What made the debate so long? Why does such a simple rhyme easily fool us into adding all of the characters up and giving the wrong number? The answer is we are so interested with the interaction with people and events we forget the destination.

It is the same in life. We want to digest the moments and forget the final place we are heading to. Some will tell us to live for the moment. Others have a philosophy live for the now you’re a long time dead.

The Bible brings another perspective, an eternal one. We are born to live forever if we accept the gift of salvation God is offering in Jesus. God loves us so much He wants us to be with Him forever.

John 3:16

For God so loved the world that He gave His only begotten Son, that whoever believes in Him should not perish but have everlasting life

As Christians we are aware that we have a final destination. I am reminded of the story the Evangelist Arthur Blessitt tells. He fell asleep on a plane and after the plane landed the stewardess approached him, gently woke him and asked, ‘what is your final destination sir?’ His immediate reaction in his drowsy state was to answer, ‘heaven’. Heaven was so much a part of him that it was in his subconscious.

The apostle Paul writes in Philippians 3:14

I press toward the goal for the prize of the upward call of God in Christ Jesus

There is a heavenly prize, an upward call.

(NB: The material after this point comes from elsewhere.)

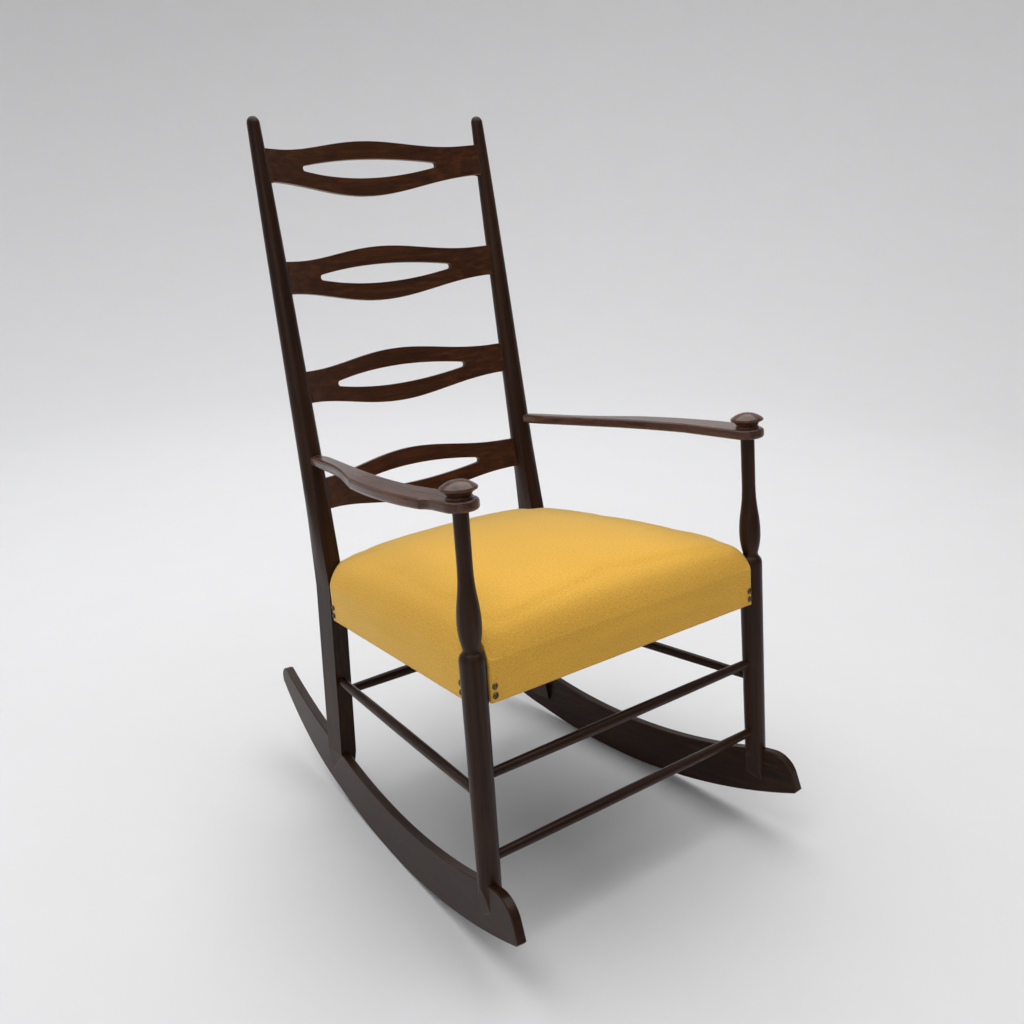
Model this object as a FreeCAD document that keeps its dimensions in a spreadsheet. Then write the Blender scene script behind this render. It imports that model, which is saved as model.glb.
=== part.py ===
import FreeCAD, Part
import math
import os

import Sketcher

# Ladder-back rocking chair: four pierced slats, open arms with turned knobs,
# over-stuffed seat, two curved rockers that toe out towards the front.
#
# The chair is drawn standing square: legs upright, seat level, y = 0 at the
# front legs and +y towards the back.  REST then leans it back by the angle at
# which it balances on its rockers, with the lowest point of the arc on z = 0.

SIZES = [
    # stance
    ("recline", 6.56), ("origin_back", -324.97),
    # rockers
    ("rocker_thick", 14.5), ("rocker_toe", 5.97), ("rocker_side", 274),
    ("arc_radius", 953), ("arc_mid", 203.3), ("arc_height", 982.6),
    ("toe_run", 74), ("nose_reach", 79), ("nose_depth", 76), ("nose_round", 40),
    ("nose_top", 129.5), ("nose_back", 30), ("nose_crown_back", 70), ("nose_crown_high", 104),
    ("board_front_run", -5), ("board_front", 128), ("board_mid_run", 203), ("board_mid", 105),
    ("board_tail_run", 508), ("board_tail", 157), ("tail_start", 480), ("tail_radius", 455),
    ("tail_end", 702), ("tail_end_low", 196), ("tail_top", 683), ("tail_top_high", 225),
    ("tail_round", 20), ("board_top_radius", 926), ("tail_top_radius", 900),
    ("rocker_ease", 1.3),
    # front posts
    ("post_top_x", 267.3), ("post_splay", 0.42), ("tongue_low", 78), ("tongue_high", 134),
    ("foot_radius", 16), ("leg_radius", 17.6), ("shoulder_low", 441), ("shoulder_high", 452),
    ("shoulder_radius", 13), ("shoulder_curve", 14), ("neck_radius", 11.6), ("neck_low", 455),
    ("neck_high", 458), ("bulge_curve", 114), ("flank_curve", 206), ("waist_curve", 264),
    ("bulge_radius", 16.2), ("bulge_height", 490), ("flank_radius", 13.2), ("flank_height", 525),
    ("waist_radius", 10.3), ("waist_height", 564), ("shaft_radius", 10.5), ("shaft_top", 638),
    ("pin_radius", 7.5), ("pin_top", 665), ("tongue_half", 7), ("tongue_twist", 2.6),
    ("tongue_flare", 18), ("tongue_clear", 24),
    # back posts
    ("back_foot_x", 221.5), ("back_foot_y", 478.4), ("back_foot_low", 94), ("back_foot_high", 142),
    ("back_half_wide", 14), ("back_half_deep", 21.5), ("kink_x", 214), ("kink_y", 464),
    ("kink_height", 430), ("back_x", 212), ("back_lean", 0.1136), ("back_ref_y", 488.3),
    ("back_ref_height", 660.1), ("round_height", 590), ("round_radius", 19.3),
    ("upper_height", 843), ("upper_radius", 15.7), ("high_height", 1050), ("high_radius", 12.4),
    ("top_height", 1150), ("top_radius", 10), ("dome_height", 11.5),
    ("cheek_foot", 7.2), ("cheek_top", 14.2), ("cheek_shift", 1.15), ("cheek_clear", 24),
    # slats
    ("slat_thick", 8), ("slat_bow", 42), ("slat_chord", 200), ("slat_reach", 208),
    ("slat_end", 25), ("slat_crest", 42.5), ("slat_belly", 46.5), ("crest_run", 178),
    ("belly_run", 195), ("lens_run", 124), ("lens_rise", 15.5), ("lens_blunt", 4.5),
    ("lens_drop", 2), ("lens_ease", 0.3), ("slat_low", 577), ("slat_pitch", 170.5),
    ("slat_board", 110), ("waste_wide", 240), ("waste_tall", 70), ("saw_margin", 2),
    # arms
    ("arm_thick", 15), ("arm_base", 638), ("arm_fall", 1), ("boss_radius", 25),
    ("arm_rear", 467), ("arm_rear_in", 204), ("arm_rear_out", 224), ("arm_corner", 6),
    ("arm_ease", 5), ("arm_pin_radius", 6.5), ("arm_pin_length", 22),
    ("arm_in_near_x", 252), ("arm_in_near_y", 120), ("arm_in_far_x", 229), ("arm_in_far_y", 309),
    ("arm_in_curve", 1009), ("arm_in_tail_y", 430), ("arm_out_tail_x", 238),
    ("arm_out_tail_y", 392), ("arm_tail_curve", 700), ("arm_out_far_x", 258),
    ("arm_out_far_y", 312), ("arm_far_curve", 500), ("arm_out_mid_x", 284),
    ("arm_out_mid_y", 242), ("arm_out_wide_x", 302), ("arm_out_wide_y", 88),
    ("arm_wide_curve", 720), ("arm_out_near_x", 299), ("arm_out_near_y", 46),
    ("arm_near_curve", 300), ("arm_cheek_y", 24), ("arm_cheek_curve", 30),
    # knobs
    ("knob_radius", 24.5), ("knob_rim", 13), ("knob_top", 23.5), ("knob_collar", 17.5),
    ("knob_collar_high", 3), ("knob_step", 0.8), ("knob_throat", 15.5), ("knob_under", 22.5),
    ("knob_under_high", 10.5), ("knob_under_curve", 14), ("knob_lip_curve", 2.6),
    ("knob_edge_in", 1.6), ("knob_edge_up", 2.4), ("knob_edge_curve", 3),
    # stretchers
    ("stretcher_mid", 8), ("stretcher_tip", 6.7), ("stretcher_sink", 18), ("front_high", 278),
    ("front_low", 159), ("side_front_high", 250), ("side_back_high", 270), ("back_high", 241),
    ("back_stretcher_mid", 9),
    # seat frame
    ("rail_low", 383), ("rail_tall", 49), ("rail_thick", 22), ("front_rail_face", -12.5),
    ("front_rail_half", 252.5), ("side_rail_outer", 271.2), ("side_rail_toe", 5.86),
    ("side_rail_start", 17), ("side_rail_end", 446), ("back_rail_face", 474),
    ("back_rail_half", 200.5), ("tenon_thick", 10), ("tenon_tall", 34), ("tenon_long", 11.5),
    ("block_tall", 38), ("block_lift", 1.5), ("block_gap", 0.05), ("block_front_in", 184),
    ("block_front_out", 230), ("block_front_near", 31), ("block_front_far", 86),
    ("block_back_near", 372), ("block_back_far", 430), ("block_back_out", 186),
    ("block_back_in", 132),
    # upholstery
    ("web_wide", 50), ("web_thick", 1.6), ("web_inset", 5), ("web_cross_start", 58),
    ("web_cross_pitch", 112), ("web_long_pitch", 92), ("hessian_thick", 0.8), ("cover_thick", 2),
    ("cover_slack", 0.6), ("cover_hem", 380.5), ("crown_high", 508), ("seat_corner", 12),
    ("dust_thick", 0.8), ("notch_radius", 18.4), ("clear_tall", 200), ("clear_wide", 60),
    ("clear_deep", 80), ("clear_front_x", 256), ("clear_front_y", 8), ("clear_rear_y", 442.2),
    ("clear_rear_in", 1.2),
    # fixings
    ("nail_head", 4.8), ("nail_dome", 3), ("nail_shank", 1), ("nail_long", 12),
    ("nail_upper", 403), ("nail_lower", 390), ("nail_front_x", 247), ("nail_back_x", 191),
    ("nail_side_front", 27), ("nail_side_back", 433), ("tack_head", 3), ("tack_rise", 1),
    ("tack_shank", 0.8), ("tack_long", 10), ("tack_inset", 9), ("tack_front_pitch", 62),
    ("tack_back_pitch", 75), ("tack_side_start", 80), ("tack_side_pitch", 78),
    ("peg_radius", 3.5), ("peg_front_high", 121), ("peg_front_long", 28),
    ("peg_back_high", 124), ("peg_back_long", 23), ("screw_head", 4), ("screw_rim", 0.6),
    ("screw_neck", 3), ("screw_point", 4), ("screw_shank", 2), ("screw_long", 38),
    ("screw_share", 0.27),
]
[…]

In Christ when we are born again we become eternal. Not our body which is corruptible but our spirits. We are called to live with an eternal purpose, eternal calling, and eternal destination in mind.

The gate that leads to life is narrow. It is easy to miss those doors along our path that lead to abundant living. We need a pressing on mentality with a determined purpose to fulfil the will of God for our lives.